In a 21st-century reconnaissance/counter-reconnaissance battle, an adaptive adversary will try to change signatures and adjust sensors to defeat the collection efforts of the United States and its partners, and to overcome their deception efforts. Marines on the front lines may have to write computer code to adjust the software on sensors and systems in real time. Marines may also need to lease coastal commercial vessels and have the qualifications to pilot them safely, so they can maneuver quickly in the littorals. The examples are many, but the implications are clear. Developing future Marines who will operate as SIF demands as much focused attention as any other aspect of the stand-in concept—perhaps more.

Determination

None of this will be easy. A Concept for Stand-in Forces is a sophisticated vision designed to provide solutions to a difficult problem. It will require changing how business is conducted, not just within the Marine Corps but also the Navy, joint force, and interagency. It will also necessitate constant vigilance over a time horizon measured in years. These challenges demand bold change. The Concept is one large step in the direction of that change.

The SIF model is envisioned for use in the western Pacific, but with critical thought and adjustments for specific situations, it can be used globally. Designed for the pacing threat, A Concept for Stand-In Forces would provide the Navy–Marine team a competitive advantage in places such as the Barents Sea, Baltic Sea, Arabian Gulf, or Andaman Sea. Well-trained, nimble forces—able to survive and fight effectively inside a contested area—are useful anywhere.

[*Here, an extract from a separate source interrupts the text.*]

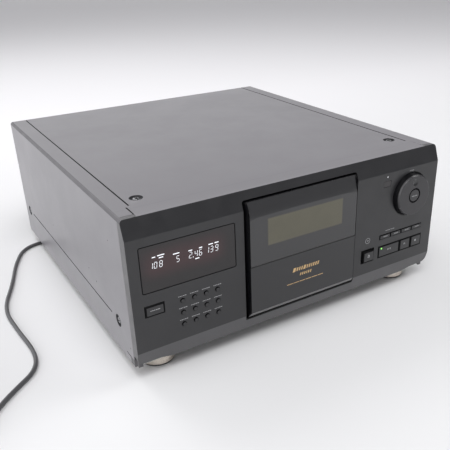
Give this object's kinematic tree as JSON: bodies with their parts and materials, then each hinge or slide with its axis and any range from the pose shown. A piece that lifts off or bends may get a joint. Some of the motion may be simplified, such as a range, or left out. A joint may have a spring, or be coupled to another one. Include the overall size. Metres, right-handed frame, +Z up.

Marines enjoy a long history of developing concepts that were successfully turned into real warfighting advantages. Boldly entering places that foes wished to deny them, they have fought from inside contested areas. This is one of the primary reasons for which the nation has a Marine Corps. In the 21st century, there are contested areas that the nation needs to occupy before the shooting starts. A Concept for Stand-In Forces lights the beginning of the path to get there.